Researchers at Montana State University have validated and compared two methods for inactivating the causative agent of coronavirus disease 2019 (COVID-19) that would enable the virus to be studied at a lower biosafety level (BSL) than the one currently required.
The risk posed to researchers by this highly infectious agent – severe acute respiratory syndrome coronavirus 2 (SARS-CoV-2) – currently dictates that live-virus research is performed under BSL3 conditions.
However, this requirement slows the speed of the response to this global pandemic, which continues to pose an unprecedented threat to public health and the worldwide economy.
Working with SARS-CoV-2 at a more accessible, lower biosafety level could expedite research. However, this requires the virus to be fully inactivated, without destroying the viral components needed for the research to be effective.
Researcher at US Centers for Disease Control, Atlanta, Georgia, working with influenza virus under biosafety level 3 conditions, with respirator inside a biosafety cabinet (BSC). Photo Credit: James Gathany Content Providers(s): CDC
Now, Matthew Taylor and colleagues have validated and compared two protocols for SARS-CoV-2 inactivation – heat inactivation and ultraviolet (UV) irradiation – and described the effects that each technique had on virion components.
Both techniques effectively neutralized SARS-CoV-2, with each having different effects on important viral characteristics.
"We outline the strengths and weaknesses of each method so that investigators might choose the one which best meets their research goals," writes the team.
A pre-print version of the paper is available on the bioRxiv* server, while the article undergoes peer review.
Electron microscopy analysis of virion morphology Semi-purified virion preparations were spotted onto a grid and imaged to assess virion morphology. The top row of images was taken from UV inactivated samples. The bottom row of images was taken from heat inactivated samples.
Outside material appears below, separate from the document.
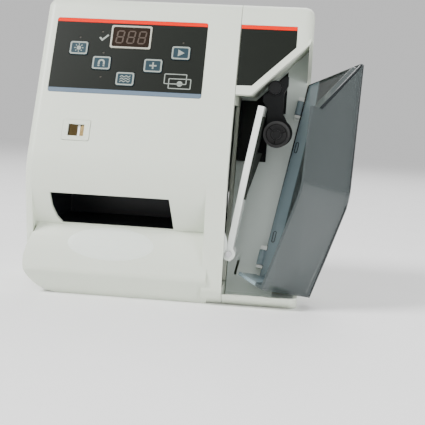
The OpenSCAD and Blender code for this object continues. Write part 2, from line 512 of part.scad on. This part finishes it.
module uv_lamp() color([0.85, 0.88, 0.95]) translate([20, 0, 66]) { rod([0, 3], 3, -20, 26); rod([0, 3], 3.6, -23, -19); rod([0, 3], 3.6, 25, 29); }

left_shell();
bay_shell();
rear_cover();
base_plate();
inlaid_feet();
rear_screws();
panel_overlay();
display_bezel();
display_window();
display_module();
display_board();
tact_switches();
status_leds();
key_cap(0);  // uv_key
key_cap(1);  // magnetic_key
key_cap(2);  // watermark_key
key_cap(3);  // add_key
key_cap(4);  // start_key
switch_body();
power_rocker();
note_pocket();
bay_wall();
throat_guide();
feed_arm();
arm_pin();
arm_spring();
feed_roller();
roller_axle();
pressure_plate();
friction_pad();
plate_pin();
plate_spring();
plate_bracket();
bracket_screw();
bay_cover();
hinge_pins();
hinge_brackets();
rear_frame();
front_frame();
frame_spacers();
shaft_bearings();
drum_shaft();
transport_drum();
drum_pulley();
encoder_disc();
count_sensor();
pickup_shaft();
pickup_rollers();
stacker_shaft();
stacker_wheels();
motor_can();
motor_rotor();
drive_belt();
pickup_belt();
stacker_belt();
main_board();
board_parts();
dc_jack();
uv_lamp();
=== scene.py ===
import json
import math

import bmesh
import bpy
from mathutils import Matrix, Vector


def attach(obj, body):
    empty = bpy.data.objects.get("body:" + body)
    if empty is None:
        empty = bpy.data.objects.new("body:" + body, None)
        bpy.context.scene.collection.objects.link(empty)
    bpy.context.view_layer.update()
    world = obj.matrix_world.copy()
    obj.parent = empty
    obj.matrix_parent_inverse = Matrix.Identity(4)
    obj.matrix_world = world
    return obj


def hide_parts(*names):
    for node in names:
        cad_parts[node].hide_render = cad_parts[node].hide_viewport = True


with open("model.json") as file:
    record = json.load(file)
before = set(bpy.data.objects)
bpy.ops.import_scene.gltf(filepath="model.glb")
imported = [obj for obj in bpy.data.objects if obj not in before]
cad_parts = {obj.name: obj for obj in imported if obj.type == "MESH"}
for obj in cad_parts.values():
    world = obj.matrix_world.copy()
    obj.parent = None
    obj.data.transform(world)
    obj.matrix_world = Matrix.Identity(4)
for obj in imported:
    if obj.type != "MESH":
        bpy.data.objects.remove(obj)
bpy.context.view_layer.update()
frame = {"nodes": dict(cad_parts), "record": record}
MM = 0.001

# ---------------------------------------------------------------- the control panel's plane
TILT = math.radians(21)
PANEL_FOOT = Vector((0, -42.8, 93.1)) * MM
PANEL_UP = Vector((0, math.sin(TILT), math.cos(TILT)))
PANEL_OUT = Vector((0, -math.cos(TILT), math.sin(TILT)))


def on_panel(x, s, out=0.0):
    """A point on the panel, in mm: x across, s up the slope, out above its surface."""
    return Vector((x * MM, 0, 0)) + PANEL_FOOT + PANEL_UP * (s * MM) + PANEL_OUT * (out * MM)


def slope_of(point):
    return (point - PANEL_FOOT).dot(PANEL_UP) / MM


# ---------------------------------------------------------------- materials
def new_material(name):
    mat = bpy.data.materials.new(name)
    mat.use_nodes = True
    return mat, mat.node_tree.nodes, mat.node_tree.links, mat.node_tree.nodes["Principled BSDF"]


def surface(name, colour, rough, grain=1500.0, bump=0.06, shade=0.06, patch=18.0, metal=0.0, coat=0.0,
            spec=0.5):
    """Moulded or machined surface: slow colour variation, fine grain in roughness and bump."""
    mat, nodes, links, bsdf = new_material(name)
    bsdf.inputs["Metallic"].default_value = metal
    bsdf.inputs["Coat Weight"].default_value = coat
    bsdf.inputs["Coat Roughness"].default_value = 0.08
    bsdf.inputs["Specular IOR Level"].default_value = spec
    coords = nodes.new("ShaderNodeTexCoord")
    slow = nodes.new("ShaderNodeTexNoise")
    slow.inputs["Scale"].default_value = patch
    slow.inputs["Detail"].default_value = 4
    fine = nodes.new("ShaderNodeTexNoise")
    fine.inputs["Scale"].default_value = grain
    fine.inputs["Detail"].default_value = 3
    links.new(coords.outputs["Object"], slow.inputs["Vector"])
    links.new(coords.outputs["Object"], fine.inputs["Vector"])
    tint = nodes.new("ShaderNodeValToRGB")
    tint.color_ramp.elements[0].position = 0.3
    tint.color_ramp.elements[1].position = 0.7
    tint.color_ramp.elements[0].color = (*[c * (1 - shade) for c in colour], 1)
    tint.color_ramp.elements[1].color = (*[min(1, c * (1 + shade)) for c in colour], 1)
    links.new(slow.outputs["Fac"], tint.inputs["Fac"])
    links.new(tint.outputs["Color"], bsdf.inputs["Base Color"])
    gloss = nodes.new("ShaderNodeMapRange")
    gloss.inputs["To Min"].default_value = max(0.03, rough - 0.06)
    gloss.inputs["To Max"].default_value = min(1, rough + 0.06)
    links.new(fine.outputs["Fac"], gloss.inputs["Value"])
    links.new(gloss.outputs["Result"], bsdf.inputs["Roughness"])
    relief = nodes.new("ShaderNodeBump")
    relief.inputs["Strength"].default_value = bump
    relief.inputs["Distance"].default_value = 0.0002
    links.new(fine.outputs["Fac"], relief.inputs["Height"])
    links.new(relief.outputs["Normal"], bsdf.inputs["Normal"])
    return mat


def tinted(name, colour, alpha, edge_alpha, rough=0.06):
    """Smoke-tinted clear moulding, denser where it is seen edge-on."""
    mat = surface(name, colour, rough, grain=220, bump=0.002, shade=0.1, patch=14, coat=0.4)
    nodes, links = mat.node_tree.nodes, mat.node_tree.links
    rim = nodes.new("ShaderNodeLayerWeight")
    rim.inputs["Blend"].default_value = 0.35
    density = nodes.new("ShaderNodeMapRange")
    density.inputs["To Min"].default_value = alpha
    density.inputs["To Max"].default_value = edge_alpha
    links.new(rim.outputs["Facing"], density.inputs["Value"])
    links.new(density.outputs["Result"], nodes["Principled BSDF"].inputs["Alpha"])
    return mat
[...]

Relative size is indicated by the scale bar in the lower corner of each image.
The challenges posed by BLS3 restrictions
Although confining SARS-CoV-2 research to BSL3 facilities only is highly effective at keeping researchers and the broader community safe, it limits the ability to provide the expedient response that is needed during this unprecedented pandemic.
"Viral inactivation can mitigate the risk of working with SARS-CoV-2 at a lower biosafety level, while expediting scientific objectives," write the researchers.
However, many of the SARS-CoV-2 inactivation methods that have been developed destroy the structural and genetic components that need to be kept intact for research to be effective.
"The most useful methods of inactivation are effective and reliable without being overly destructive to virion components," says the team.
What did the researchers do?
The team validated two SARS-CoV-2 neutralization techniques: heat inactivation and UV irradiation. Each method was optimized to ensure the virus was completely noninfectious and to limit any destructive effect on viral components.
For example, UV exposure was reduced by removing the plastic lids from Petri dishes that would otherwise absorb much of the incoming UV-C radiation, and heat inactivation was performed in low-volume tubes in a water bath to ensure that the heating and inactivation of samples was even throughout.
What did the study find?
Complete inactivation of high titer stocks of SARS-CoV-2 was achieved after just 15 minutes of incubation at 65˚C.
Complete inactivation was also achieved using one hundred times less UV power than has been used in comparable studies, says the team.
Although both techniques completely inactivated SARS-CoV-2, each method had unique effects on important viral characteristics that then affected downstream applications.
According to Taylor and colleagues, heat inactivation is ideal for preserving genetic material, while UV irradiation allows for the purification of high-quality virions.
The heat inactivation protocol left virions mostly intact, which the researchers say is an encouraging observation for protocols that enrich virions based on intact structures' biophysical properties. The heat treatment also left viral genomes mostly intact.
On the other hand, UV irradiation resulted in a 2-log reduction of detectable genomes, compared with heat inactivation.
"This made heat inactivation the preferred method for evaluations using genome-based assays like PCR," writes the team.
However, UV irradiation was especially effective at retaining virion morphology and antigenicity. High-resolution imaging of inactivated virions showed that UV-irradiated samples retained much of their native viral structure.
These samples were also significantly more detectable by enzyme-linked immunosorbent assay (ELISA), compared with the heat-treated samples.
The two inactivation protocols yielded near equivalent amounts of viral protein, although the quality of the proteins varied when assessed by Western blot. This is important to note if considering downstream applications for antigen detection or vaccine development, say the researchers.
Both methods are suitable for use in BSL2 environments
Taylor and colleagues say the findings show that both heat inactivation and UV irradiation represent viable SARS-CoV-2 inactivation methods for use in BSL2 facilities.
"Both methods left the virion mostly intact while effects on other viral properties differed," they write.
"From this study, it is clear that both the extent and method of inactivation have important ramifications on SARS-CoV-2 virions that should be considered when planning experiments or downstream applications," concludes the team.
bioRxiv publishes preliminary scientific reports that are not peer-reviewed and, therefore, should not be regarded as conclusive, guide clinical practice/health-related behavior, or treated as established information.